Oggi si fa un gran parlare di cibo. Spopolano talent su cucina e pasticceria. Da dove nasce tutto questo interesse per il cibo?
“Io conduco una trasmissione itinerante alquanto costosa: tutti i programmi fatti in studio, al contrario, sono poco onerosi. I cuochi (a meno che non siano Marchesi, Bottura, Oldani o Cracco…) non si fanno pagare poiché la presenza in televisione regala loro visibilità e, di conseguenza, pubblicità gratuita mentre il pubblico alla fine della trasmissione mangia e quindi la produzione non deve nemmeno pagare le comparse… E poi non dimentichiamoci che la crisi economica ha colpito le famiglie: la gente ha pochi soldi da spendere e, spesso, la Tv offre ben poco”.
Qual è il segreto di un critico gastronomico?
“Scrivere restando sempre dalla parte della gente. Per cogliere i ristoratori di sorpresa prenoto sempre utilizzando uno pseudonimo: nessuno mi aspetta e pago sempre i conti. Oggi i giornali sono pieni di marchette, inaugurazioni di ristoranti stellati… Vere e proprie orge di complimenti: io, al contrario, so ancora stroncare.
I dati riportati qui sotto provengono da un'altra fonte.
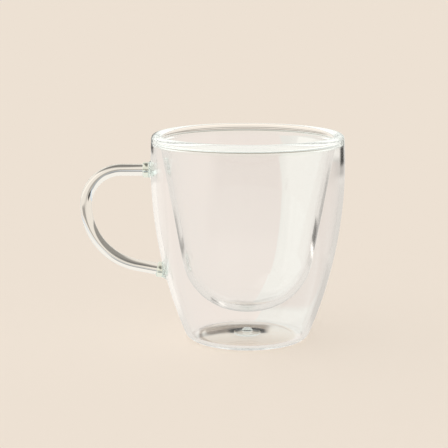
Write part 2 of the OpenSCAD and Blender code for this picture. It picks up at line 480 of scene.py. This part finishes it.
def weld_rings(seat, way):
    """Rings from the rod's end, where they are square to it, to the wall, where they lie in it."""
    straight_h = weld_len - (collar_r - rod_r)
    along = out_there(way, 0)
    across = out_there(Vector((-way.y, way.x)), 0)
    places = []
    for radius, height in weld_shape():
        square = min(1.0, max(0.0, height / straight_h))
        ring = []
        for i in range(rod_sides):
            a = 2 * math.pi * i / rod_sides
            out = math.cos(a) * across + Vector((0, math.sin(a), 0))
            flat = out_there(seat, 0) + radius * out
            drop = wall_drop(flat, along)
            ring.append(flat + along * (height - drop * (1 - square)))
        places.append(ring)
    rings = []
    for j, ring in enumerate(places):
        row = []
        for i, point in enumerate(ring):
            before = places[max(j - 1, 0)][i]
            after = places[min(j + 1, len(places) - 1)][i]
            beside = ring[(i + 1) % rod_sides] - ring[i - 1]
            normal = beside.cross(after - before).normalized()
            if normal.dot(point - out_there(seat, 0) - along * weld_len) < 0:
                normal = -normal
            row.append((point, wall_normal(point) if j == len(places) - 1 else normal))
        rings.append(row)
    return rings


def open_wall(seat, way, rings):
    """Takes the wall's own skin away under a weld's foot, and joins the rest to the foot's edge."""
    bm = bmesh.new()
    bm.from_mesh(outer_glass.data)
    keep = bm.verts.layers.float_vector["glass_normal"]
    along = out_there(way, 0)
    middle = out_there(seat, 0)

    def under(vert):
        off = vert.co / mm - middle
        outside = math.hypot(vert.co.x, vert.co.y) / mm > outer_r(vert.co.z / mm) - outer_wall / 2
        beside = (off - off.dot(along) * along).length
        return outside and off.length < near_r and beside < foot_r + bare_margin

    gone = [face for face in bm.faces if any(under(vert) for vert in face.verts)]
    edge_of = {edge for face in gone for edge in face.edges}
    rim = [edge for edge in edge_of if not all(face in gone for face in edge.link_faces)]
    bmesh.ops.delete(bm, geom=gone, context="FACES")
    foot = []
    for point, normal in rings[-1]:
        vert = bm.verts.new(point * mm)
        vert[keep] = normal
        foot.append(vert)
    loop = [bm.edges.new((foot[i - 1], foot[i])) for i in range(len(foot))]
    made = bmesh.ops.bridge_loops(bm, edges=[e for e in rim if e.is_valid] + loop)
    for face in made["faces"]:
        face.smooth = True
        face.normal_update()
        if face.normal.dot(wall_normal(face.calc_center_median() / mm)) < 0:
            face.normal_flip()
    bm.to_mesh(outer_glass.data)
    bm.free()


weld_material = clear_glass("Reworked weld glass", "#EAF4EC", streak_w=1.5, streak_l=1.5, wave=0.03)
for name, node, seat, way in (
        ("upper_weld_glass", "upper_handle_weld", upper_seat, Vector((1, 0))),
        ("lower_weld_glass", "lower_handle_weld", lower_seat, -lower_way)):
    rings = weld_rings(seat, way)
    open_wall(seat, way, rings)
    weld = skin(name, rings)
    weld.data.materials.append(weld_material)
    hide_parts(node)
    set_normals(weld)
for piece in (outer_glass, inner_glass, rim_glass, seal_glass, rod_glass):
    set_normals(piece)

# Table and backdrop
# A plain warm paper sweep, bare to the camera. Seen only through the glass, it glows with painted
# light and painted shade in place of a studio out of the frame: a painted pale patch behind the cup
# on the right, the light of a wide softbox on the left, and painted dark patches that draw the
# glass's edges, each at a fixed place and told apart by the light's way through the glass. They are
# painted reflections and painted shade in the glass.
paper = "#EDE1D3"
table_half = 20
below_foot = 0.00005
floor_mesh = bpy.data.meshes.new("table")
corners = [(x * table_half, y * table_half, 0) for x, y in ((-1, -1), (1, -1), (1, 1), (-1, 1))]
floor_mesh.from_pydata(corners, [], [(0, 1, 2, 3)])
floor = bpy.data.objects.new("table", floor_mesh)
bpy.context.collection.objects.link(floor)
floor.location.z = -below_foot


def maths(tree, operation, *values):
    """The result of one maths node."""
    inputs = {f"_{i}": value for i, value in enumerate(values)}
    return add_node(tree, "ShaderNodeMath", {"operation": operation}, **inputs).outputs["Value"]


def mix(tree, share, start, end):
    """A colour that goes from start to end as share goes from 0 to 1."""
    return add_node(tree, "ShaderNodeMix", {"data_type": "RGBA"}, _0=share, _6=start, _7=end).outputs[2]


def times(tree, start, factor):
    """A colour, as hex or from a socket, or a place, times a number."""
    start = linear(start)[:3] if isinstance(start, str) else start
    return add_node(tree, "ShaderNodeVectorMath", {"operation": "SCALE"},
                    _0=start, _3=factor).outputs["Vector"]


def between(tree, value, low, high, soft):
    """1 where value lies between low and high, and 0 outside, with soft edges."""
    edges = [add_node(tree, "ShaderNodeMapRange", {"interpolation_type": "SMOOTHSTEP"}, Value=value,
                      From_Min=start, From_Max=end).outputs["Result"]
             for start, end in ((low - soft, low + soft), (high + soft, high - soft))]
    return maths(tree, "MULTIPLY", *edges)


def turned(tree, angle, low, high, soft):
    """1 where an angle lies between two bearings in degrees, and 0 outside, with soft edges."""
    return between(tree, angle, *(math.radians(edge) for edge in (low, high, soft)))


def shade(tree, base, changes):
    """A brightness: base, moved by each (target, mask, mask) to its target where its masks are 1."""
    level = base
    for target, *masks in changes:
        mask = masks[0]
        for other in masks[1:]:
            mask = maths(tree, "MULTIPLY", mask, other)
        level = add_node(tree, "ShaderNodeMix", {"data_type": "FLOAT"},
                         _0=mask, _2=level, _3=target).outputs["Result"]
    return level


def compass(tree, place):
    """A place's parts, and its bearings from the right, which is +X, and from the left."""
    ahead = add_node(tree, "ShaderNodeSeparateXYZ", Vector=place).outputs
    back = add_node(tree, "ShaderNodeSeparateXYZ", Vector=times(tree, place, -1.0)).outputs
    return (ahead, maths(tree, "ARCTAN2", ahead["Y"], ahead["X"]),
            maths(tree, "ARCTAN2", back["Y"], back["X"]))


# Counts of faces that light came through: the rod and each wall have two
at_least_one = 0.5
rod_faces = 2.5
rim_faces = (5.5, 6.5)
rim_soft = 0.2
liner_faces = 6.5
# Painted light in the rim, for light mirrored many times inside it: after how many turns, and
# the fixed brightness painted from then on, dark after a few turns and white after many
painted_rim_light = ((3.5, 0.4), (24.5, 1.18))
trapped_blue_share = 0.95


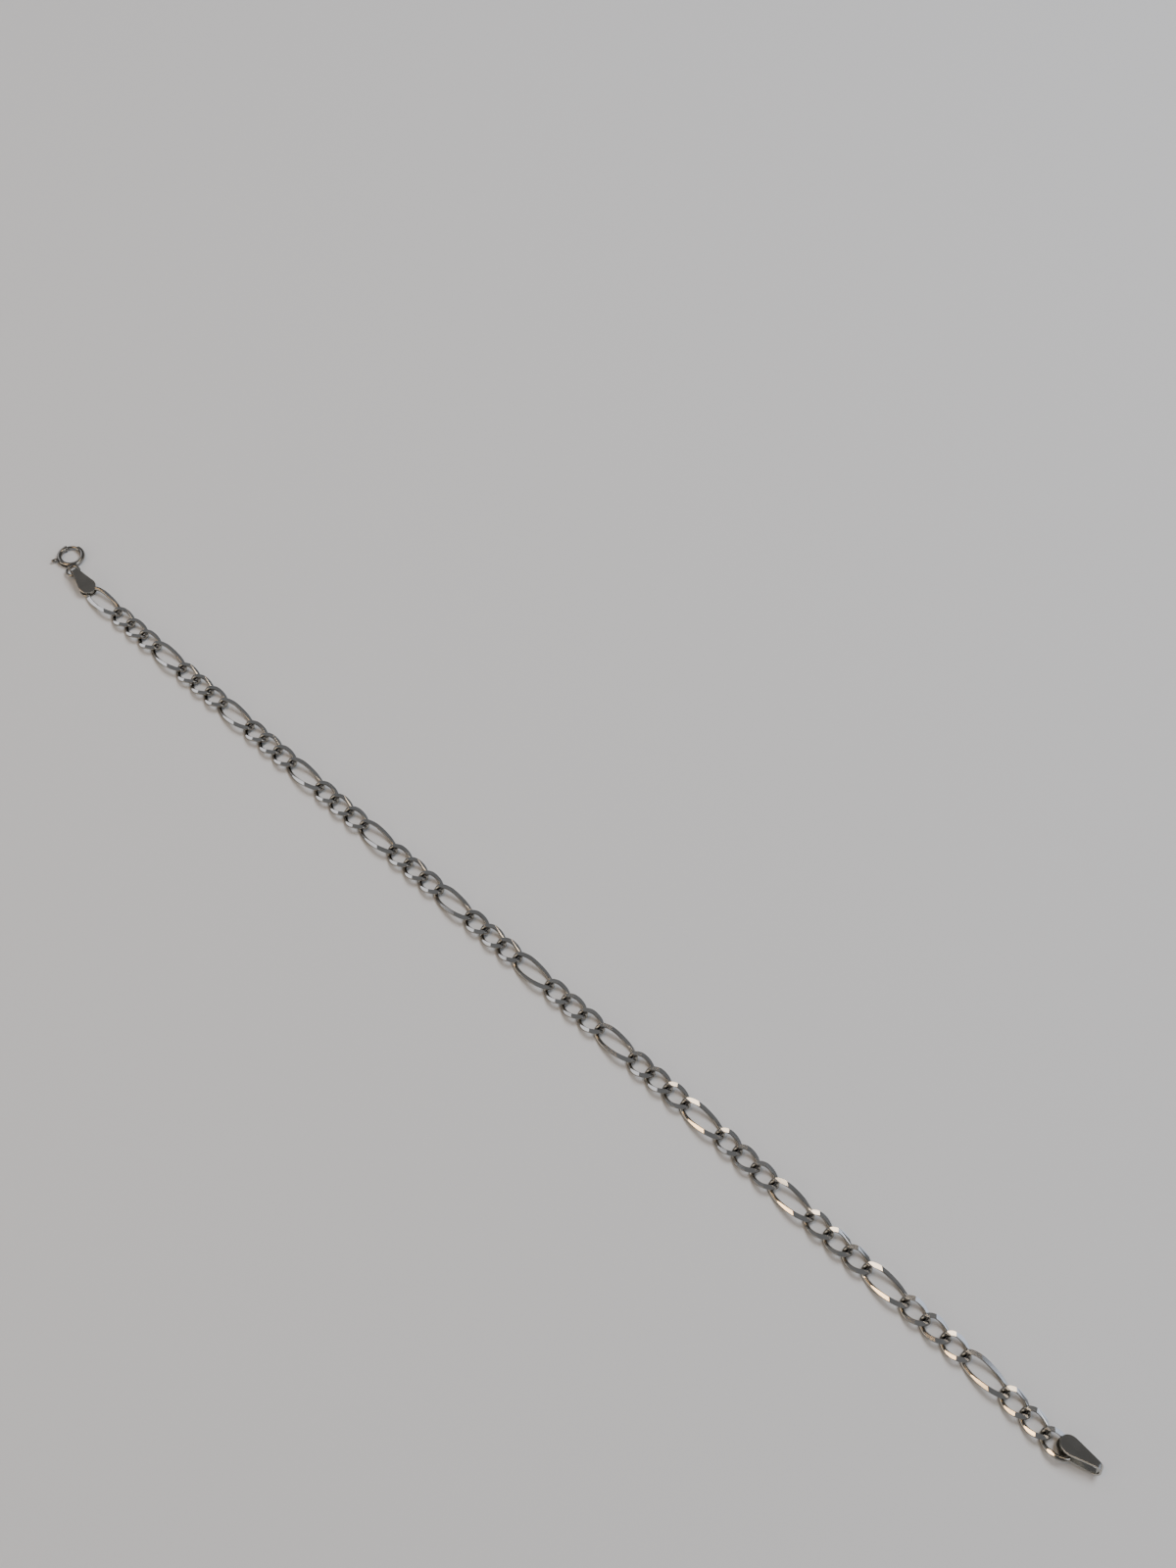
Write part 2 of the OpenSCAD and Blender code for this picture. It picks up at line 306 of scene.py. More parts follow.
def silver(name, colour, tarnish_and_shade_colour, roughness, spread, scratch_depth, stretch):
    """Silver whose roughness wanders by spread, with scratches drawn out along one way."""
    material = bpy.data.materials.new(name)
    material.use_nodes = True
    tree = material.node_tree
    tree.nodes.clear()
    place = add(tree, "ShaderNodeTexCoord")
    drawn = add(tree, "ShaderNodeMapping",
                {"Vector": place.outputs["Object"], "Scale": stretch})
    scratches = add(tree, "ShaderNodeTexNoise",
                    {"Vector": drawn.outputs["Vector"], "Scale": 1 / (SCRATCH_MM * MM),
                     "Detail": 4.0, "Roughness": 0.6})
    film = add(tree, "ShaderNodeTexNoise",
               {"Vector": place.outputs["Object"], "Scale": 1 / (FILM_PATCH_MM * MM),
                "Detail": 3.0})
    # Painted shade and tarnish: the colour goes dark where the occlusion node finds a place shut
    # in, as where links touch each other and the table.
    shut_in = add(tree, "ShaderNodeAmbientOcclusion", {"Distance": SHADE_AND_TARNISH_REACH_MM * MM},
                  samples=8)
    corner_shade_and_tarnish = add(tree, "ShaderNodeMapRange",
                  {"Value": shut_in.outputs["AO"], "From Min": SHUT_IN, "From Max": OPEN,
                   "To Min": CORNER_SHADE_AND_TARNISH, "To Max": 0.0})
    patchy = add(tree, "ShaderNodeMapRange",
                 {"Value": film.outputs["Fac"], "From Min": FILM_TONES[0],
                  "From Max": FILM_TONES[1], "To Min": 0.0, "To Max": FILM_TARNISH})
    tarnish_and_shade = add(tree, "ShaderNodeMath",
                 {0: corner_shade_and_tarnish.outputs["Result"], 1: patchy.outputs["Result"]},
                 operation="ADD", use_clamp=True)
    tint = add(tree, "ShaderNodeMix", {"Factor": tarnish_and_shade.outputs["Value"]}, data_type="RGBA")
    tint.inputs["A"].default_value = linear(colour)
    tint.inputs["B"].default_value = linear(tarnish_and_shade_colour)
    gloss = add(tree, "ShaderNodeMapRange",
                {"Value": scratches.outputs["Fac"], "From Min": SCRATCH_TONES[0],
                 "From Max": SCRATCH_TONES[1], "To Min": roughness - spread,
                 "To Max": roughness + spread})
    relief = add(tree, "ShaderNodeBump",
                 {"Height": scratches.outputs["Fac"], "Strength": scratch_depth,
                  "Distance": SCRATCH_RELIEF_MM * MM})
    shader = add(tree, "ShaderNodeBsdfPrincipled",
                 {"Base Color": tint.outputs["Result"], "Metallic": 1.0,
                  "Roughness": gloss.outputs["Result"], "Normal": relief.outputs["Normal"]})
    add(tree, "ShaderNodeOutputMaterial", {"Surface": shader.outputs["BSDF"]})
    return material


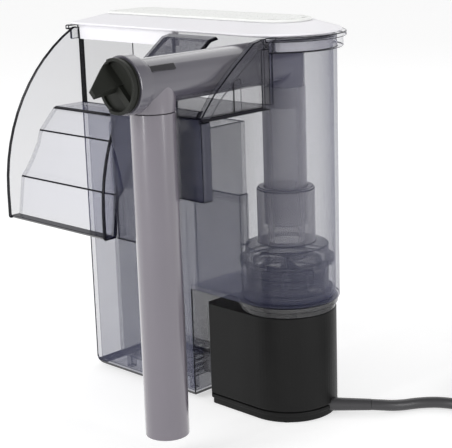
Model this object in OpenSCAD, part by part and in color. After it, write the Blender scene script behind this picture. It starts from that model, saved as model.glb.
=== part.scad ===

Credo che la gente meriti tale onestà”.
Lei cosa ama mangiare?
“Dopo il bendaggio gastrico, grazie al quale sono sceso da 126 a 92 chilogrammi, il mio modo di mangiare è completamente cambiato: devo mangiare poco, masticare moltissimo e prediligere le cose morbide… Oggi a mezzogiorno, ad esempio, ho mangiato un passato di verdura con poca pasta… Quando ho fame però ho imparato a ingannare il bendaggio con pane, burro e acciughe o con cioccolato e caramelle. Ovviamente citrosodina e liquirizia sono sempre con me”.
Con Melaverde viaggia per l’Italia in lungo e in largo. Quanto è prezioso salvaguardare le tipicità e le tradizioni del territorio?
“Credo sia fondamentale ma, ciò che tutti noi dovremmo invocare a gran voce, è l’introduzione di una sorta di targa. Dobbiamo pretendere di sapere dove nasce la materia prima, dove è stata allevata o coltivata e poi macellata o raccolta e, infine, impacchettata. Troppo spesso crediamo di mangiare prodotti tricolore quando in realtà la materia prima non è italiana. Io sono un cittadino del mondo ma se sono in Italia desidero mangiare bene italiano. Quando mangio, voglio sapere esattamente dove sono. In quale Paese”.